Developing the capacity to create and hold that balance in today’s Europe demands the creation of educational contexts – formal, non-formal and informal – which not only invite diversities in on equal terms, but which also foster a critical, agile, engaged, confident and active citizenry with the shared purpose of making the European mosaic a worthwhile and satisfying space for all its diverse elements to live together. Cultural cooperation arguably here offers a space for exploring and negotiating coherence that is more important than ever, enabling ongoing mutual creation of meaning and purpose.

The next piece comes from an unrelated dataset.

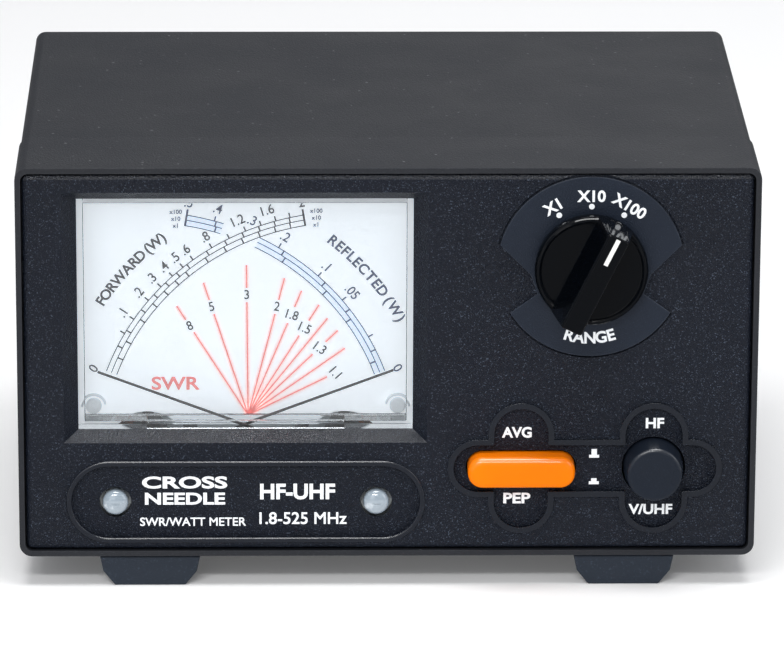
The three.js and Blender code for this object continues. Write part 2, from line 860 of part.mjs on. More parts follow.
function adjuster() {
  const back = clearFrontY + movementPlate + gap;
  const dome = [0, 30, 60, 90].map((degrees) => {
    const turn = THREE.MathUtils.degToRad(degrees);
    const height = (adjusterProud + adjusterShoulder) * Math.cos(turn);
    return [adjusterRadius * Math.sin(turn), adjusterShoulder - height];
  });
  const made = turned(0, 0, [
    ...dome,
    [adjusterRadius, panelThickness],
    [adjusterNeck, panelThickness],
    [adjusterNeck, back],
    [adjusterRadius, back],
    [adjusterRadius, back + adjusterFork],
    [0, back + adjusterFork],
  ], 16);
  return made.add(rod(adjusterPinOut, 0, adjusterPin, back, back + adjusterPinLength, 8));
}

function buildMeter() {
  piece('meter_cover', clearCover(), clearPlastic);
  piece('movement_cover', movementCover(), whitePlastic);
  piece('dial_plate', dial(), whitePlastic);
  const [screwLeft, screwRight] = dialScrewPlaces();
  piece('dial_screw_left', dialScrew(screwLeft), whitePlastic);
  piece('dial_screw_right', dialScrew(screwRight), whitePlastic);
  piece('meter_housing', housing(), whitePlastic);
  const [forwardX, reflectedX] = pivots();
  // Clockwise turns: the forward pointer rests pointing left, the reflected one right.
  const forward = turnedGroup(forwardX, pivotZ, 180 + restAngle);
  const reflected = turnedGroup(reflectedX, pivotZ, -restAngle);
  const halfSweep = pointerSweep / 2;
  piece('forward_needle', pointer(forwardPlane), needleMetal, forward);
  piece('reflected_needle', pointer(reflectedPlane), needleMetal, reflected);
  piece('forward_coil', coil(), copperWire, turnedGroup(forwardX, pivotZ, -halfSweep));
  piece('reflected_coil', coil(), copperWire, turnedGroup(reflectedX, pivotZ, halfSweep));
  piece('forward_magnet', magnet(forwardX), magnetSteel);
  piece('reflected_magnet', magnet(reflectedX), magnetSteel);
  for (const { name, x } of adjusters()) {
    piece(`zero_adjuster_${name}`, adjuster(), pearlPlastic, turnedGroup(x, adjusterZ(), 90));
  }
  const lampZ = meterZ + meterHalfZ + gap;
  const lampY = housingY + lampBoardFromDial;
  const lamps = meterBlock(lampBoardInset, lampY, lampY + lampBoardDepth, lampZ, lampZ + lampBoardSheet);
  piece('lamp_board', lamps, circuitBoard);
}

// ---------------------------------------------------------------- range switch
function rangeBody() {
  const y0 = panelThickness + gap;
  const body = rod(rangeX, rangeZ, switchRadius, y0, y0 + switchDepth, 24);
  const bushing = rod(rangeX, rangeZ, bushingRadius, -bushingProud, y0 + switchDepth / 2);
  return body
    .add(bushing)
    .subtract(rod(rangeX, rangeZ, shaftRadius + gap, -bushingProud - past, y0 + switchDepth - shaftEnd));
}

function rangeNut() {
  const corner = nutAcross / Math.sqrt(3);
  const y1 = -escutcheonProud - gap;
  return rod(rangeX, rangeZ, corner, y1 - nutThickness, y1, 6).subtract(
    rod(rangeX, rangeZ, bushingRadius + gap, y1 - nutThickness - past, y1 + past),
  );
}

// The knob's axis is Y through the group's origin and its grip lies along Z.
function knob() {
  const back = -escutcheonProud - knobGap;
  const face = back - skirtThickness;
  const skirt = turned(0, 0, [
    [0, back],
    [skirtRadius, back],
    [skirtRadius, face + skirtEdge],
    [skirtRadius - skirtEdge, face],
    [0, face],
  ], 36);
  const profile = new THREE.Shape();
  profile.moveTo(-gripBase / 2, face + gripSink);
  profile.lineTo(gripBase / 2, face + gripSink);
  profile.lineTo(gripTop / 2, -knobProud);
  profile.lineTo(-gripTop / 2, -knobProud);
  profile.closePath();
  const length = 2 * skirtRadius;
  const grip = new THREE.ExtrudeGeometry(profile, { depth: length, bevelEnabled: false });
  grip.translate(0, 0, -length / 2);
  const round = rod(0, 0, skirtRadius - gripSetback, -knobProud - past, back, 36);
  const reach = inlayLength + inlayFromTip;
  const inlaySeat = block(
    -inlayWidth / 2 - gap,
    inlayWidth / 2 + gap,
    -knobProud - past,
    -knobProud + inlayDepth + gap,
    skirtRadius - reach - gap,
    skirtRadius - reach + inlayLength + gap,
  );
  return skirt
    .add(solid(grip).intersect(round))
    .subtract(rod(0, 0, skirtRadius - skirtWall, back - skirtHollow, back + past, 32))
    .subtract(rod(0, 0, shaftRadius + gap, -shaftReach - gap, back + past))
    .subtract(inlaySeat);
}

function inlay() {
  const reach = inlayLength + inlayFromTip;
  return block(
    -inlayWidth / 2,
    inlayWidth / 2,
    -knobProud,
    -knobProud + inlayDepth,
    skirtRadius - reach,
    skirtRadius - reach + inlayLength,
  );
}

function buildRangeSwitch() {
  piece('range_switch_body', rangeBody(), switchPlastic);
  piece('range_nut', rangeNut(), nickel);
  const turning = turnedGroup(rangeX, rangeZ, rangePointing);
  piece('range_knob', knob(), knobPlastic, turning);
  piece('range_pointer_line', inlay(), whiteInlay, turning);
  const shaft = rod(0, 0, shaftRadius, -shaftReach, panelThickness + switchDepth - shaftEnd);
  piece('range_shaft', shaft, zincSteel, turning);
}

// ---------------------------------------------------------------- push buttons
function avgCap() {
  const depth = avgProud + panelThickness + buttonRear - avgEdge;
  const outline = capsule(avgX, buttonZ, avgWidth - 2 * avgEdge, avgHeight - 2 * avgEdge);
  const geometry = new THREE.ExtrudeGeometry(outline, {
    depth,
    bevelEnabled: true,
    bevelThickness: avgEdge,
    bevelSize: avgEdge,
    bevelSegments: 3,
    curveSegments: 6,
  });
  geometry.rotateX(Math.PI / 2);
  geometry.translate(0, -avgProud + avgEdge + depth, 0);
  const rearY = panelThickness + buttonRear;
  const reach = avgWidth;
  return solid(geometry).subtract(
    block(avgX - reach, avgX + reach, rearY, rearY + reach, buttonZ - reach, buttonZ + reach),
  );
}

function bandCap() {
  const rearY = panelThickness + buttonRear;
  return turned(bandX, buttonZ, [
    [0, -bandProud],
    [bandFaceRadius - bandEdge, -bandProud],
    [bandFaceRadius - bandEdgeStep, -bandProud + bandEdgeStep],
    [bandFaceRadius, -bandProud + bandEdge],
    [bandRadius, rearY],
    [0, rearY],
  ], 32);
}

function plunger(x) {
  const half = plungerSize / 2;
  const front = panelThickness + buttonRear + gap;
  return block(x - half, x + half, front, switchFront + plungerReach, buttonZ - half, buttonZ + half);
}

function pushSwitch(x) {
  const halfX = pushSwitchWidth / 2;
  const halfZ = pushSwitchHeight / 2;
  const bore = plungerSize / 2 + gap;
  const end = switchFront + pushSwitchDepth;
  const depth = switchFront + plungerReach + buttonTravel + gap;
  return block(x - halfX, x + halfX, switchFront, end, buttonZ - halfZ, buttonZ + halfZ).subtract(
    block(x - bore, x + bore, switchFront - past, depth, buttonZ - bore, buttonZ + bore),
  );
}

function buildButtons() {
  piece('avg_pep_button', avgCap(), orangePlastic);
  piece('avg_pep_plunger', plunger(avgX), whitePlastic);
  piece('avg_pep_switch', pushSwitch(avgX), switchPlastic);
  piece('band_button', bandCap(), buttonPlastic);
  piece('band_plunger', plunger(bandX), whitePlastic);
  piece('band_switch', pushSwitch(bandX), switchPlastic);
  const board = block(
    avgX - boardMargin,
    bandX + boardMargin,
    boardY,
    boardY + boardSheet,
    buttonZ - boardHalfHeight,
    buttonZ + boardHalfHeight,
  );
  piece('switch_board', board, circuitBoard);
}

// ---------------------------------------------------------------- rear connectors and inside
function sockets() {
  return [
    { name: 'hf_input', x: -socketOuter },
    { name: 'hf_antenna', x: -socketInner },
    { name: 'uhf_input', x: socketInner },
    { name: 'uhf_antenna', x: socketOuter },
  ];
}

function socketShell(x) {
  const half = socketFlange / 2;
  const y0 = rear + gap;
  const flange = slab(
    roundedBox(x - half, x + half, socketZ - half, socketZ + half, flangeCorner),
    y0,
    y0 + flangeThickness,
    2,
  );
  const barrel = turned(x, socketZ, [
    [0, y0],
    [barrelRadius, y0],
    [barrelRadius, socketEnd - barrelEdge],
    [barrelRadius - barrelEdge, socketEnd],
    [0, socketEnd],
  ], 24);
  return flange.add(barrel).subtract(rod(x, socketZ, barrelBore, y0 - past, socketEnd + past, 24));
}

function insulator(x) {
  const face = socketEnd - mouthDepth;
  const body = barrelBore - gap;
  return turned(x, socketZ, [
    [contactRadius + gap, rear - neckInside],
    [insulatorNeck, rear - neckInside],
    [insulatorNeck, rear + gap],
    [body, rear + gap],
    [body, face],
    [contactRadius + gap, face],
    [contactRadius + gap, rear - neckInside],
  ]);
}

function contact(x) {
  const face = socketEnd - mouthDepth;
  return turned(x, socketZ, [
    [0, rear - tailInside],
    [contactTail, rear - tailInside],
    [contactTail, rear],
    [contactRadius, rear],
    [contactRadius, face],
    [contactBore, face],
    [contactBore, face - contactDepth],
    [0, face - contactDepth],
  ], 16);
}

function dcJack() {
  const flange = rear + gap;
  const face = flange + flangeThickness;
  const bottom = face - jackHoleDepth;
  return turned(0, jackZ, [
    [0, rear - jackDepth],
    [jackRadius, rear - jackDepth],
    [jackRadius, flange],
    [jackFlange, flange],
    [jackFlange, face],
    [jackBore, face],
    [jackBore, bottom],
    [jackPin, bottom],
    [jackPin, face - jackPinSetback],
    [0, face - jackPinSetback],
  ]);
}

// A sheet box behind a pair of sockets, open towards the rear panel.
function couplerBox(x) {
  const halfX = couplerWidth / 2;
  const halfZ = couplerHeight / 2;
  const y1 = rear - rearSheet - gap;
  const y0 = y1 - couplerDepth;
  const sheet = couplerSheet;
  return block(x - halfX, x + halfX, y0, y1, socketZ - halfZ, socketZ + halfZ).subtract(
    block(
      x - halfX + sheet,
      x + halfX - sheet,
      y0 + sheet,
      y1 + past,
      socketZ - halfZ + sheet,
      socketZ + halfZ - sheet,
    ),
  );
}

function mainBoard() {
  const z = trayTop + gap + postHeight + gap;
  const half = right - mainBoardMargin;
  const front = housingY + housingDepth + mainBoardFromMeter;
  return block(-half, half, front, rear - mainBoardFromRear, z, z + boardSheet);
}

function buildRear() {
  for (const { name, x } of sockets()) {
    piece(`socket_${name}`, socketShell(x), nickel);
    piece(`insulator_${name}`, insulator(x), ptfe);
    piece(`contact_${name}`, contact(x), silverContact);
  }
  piece('hf_coupler_box', couplerBox(-couplerX), zincSteel);
  piece('uhf_coupler_box', couplerBox(couplerX), zincSteel);
  piece('dc_jack', dcJack(), buttonPlastic);
  piece('main_board', mainBoard(), circuitBoard);
}

buildCase();
piece('front_panel', frontPanel(), texturedPlastic);
buildMeter();
buildRangeSwitch();
buildButtons();
buildRear();

// The box runs from the knob's face to the sockets' mouths.
assembly.position.y = -(socketEnd - knobProud) / 2;
const group = new THREE.Group();
group.add(assembly);

export default group;
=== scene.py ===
"""Looks of a cross-needle SWR and power meter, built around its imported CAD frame.

Metres, in the frame's own axes: X runs to the right, Y from the front to the back, Z up from the soles.
"""

import json
import logging
import math
from contextlib import contextmanager
from dataclasses import dataclass, field, replace
from enum import Enum
from typing import Callable, Iterator, Optional, Sequence

import bmesh
import bpy
from mathutils import Matrix, Vector

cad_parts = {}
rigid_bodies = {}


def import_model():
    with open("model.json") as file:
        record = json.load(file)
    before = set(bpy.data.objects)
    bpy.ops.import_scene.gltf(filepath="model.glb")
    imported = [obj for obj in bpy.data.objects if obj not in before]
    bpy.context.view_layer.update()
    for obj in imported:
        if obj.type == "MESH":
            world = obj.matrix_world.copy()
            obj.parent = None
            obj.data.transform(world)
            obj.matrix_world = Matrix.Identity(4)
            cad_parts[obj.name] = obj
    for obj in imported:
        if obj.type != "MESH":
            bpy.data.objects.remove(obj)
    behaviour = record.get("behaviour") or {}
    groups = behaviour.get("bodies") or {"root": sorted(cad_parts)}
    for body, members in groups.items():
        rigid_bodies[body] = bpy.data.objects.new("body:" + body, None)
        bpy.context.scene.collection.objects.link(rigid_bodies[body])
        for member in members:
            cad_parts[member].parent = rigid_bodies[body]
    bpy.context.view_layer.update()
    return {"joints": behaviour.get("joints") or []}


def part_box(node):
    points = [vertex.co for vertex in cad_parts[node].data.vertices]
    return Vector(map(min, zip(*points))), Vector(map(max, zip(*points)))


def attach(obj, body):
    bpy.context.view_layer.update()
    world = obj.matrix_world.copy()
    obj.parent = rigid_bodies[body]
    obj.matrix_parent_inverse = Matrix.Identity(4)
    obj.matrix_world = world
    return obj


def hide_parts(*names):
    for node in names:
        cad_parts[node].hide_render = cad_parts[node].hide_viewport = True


LOG = logging.getLogger("swr_meter")
MM = 0.001
FORWARD = Vector((0, -1, 0))
BACKWARD = Vector((0, 1, 0))
UPWARD = Vector((0, 0, 1))
FACING_FRONT = math.radians(90)
SMOOTH_ANGLE = math.radians(32)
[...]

The challenge for cultural cooperation in the future is precisely this: in a highly complex and wonderfully diverse world, to ensure that the engagement and inspiration of the European mosaic do not escape our common grasp.
Cultural cooperation: foundations and challenges
- Making it self-evident for all that living productively, joyfully and peacefully together is the foundation for identifying with Europe as an open cultural expression.
- Anchoring cultural cooperation in cultural and educational practices, open to active participation by all and seeking to capitalise on what is known to work.
- Continuing to provide action-oriented cultural cooperation spaces for negotiation between local and cosmopolitan perspectives and priorities, accompanied by more systematic monitoring and evaluation.
- Developing closer forms of critical partnership between educational and cultural policies and programmes in order to work effectively towards shared aims.
- Delivering stronger support to the educational world for re-creating a balance between identity and diversity in today’s Europe.
- Offering cultural cooperation spaces for exploring and negotiating coherence in order to enable ongoing mutual creation of meaning and purpose.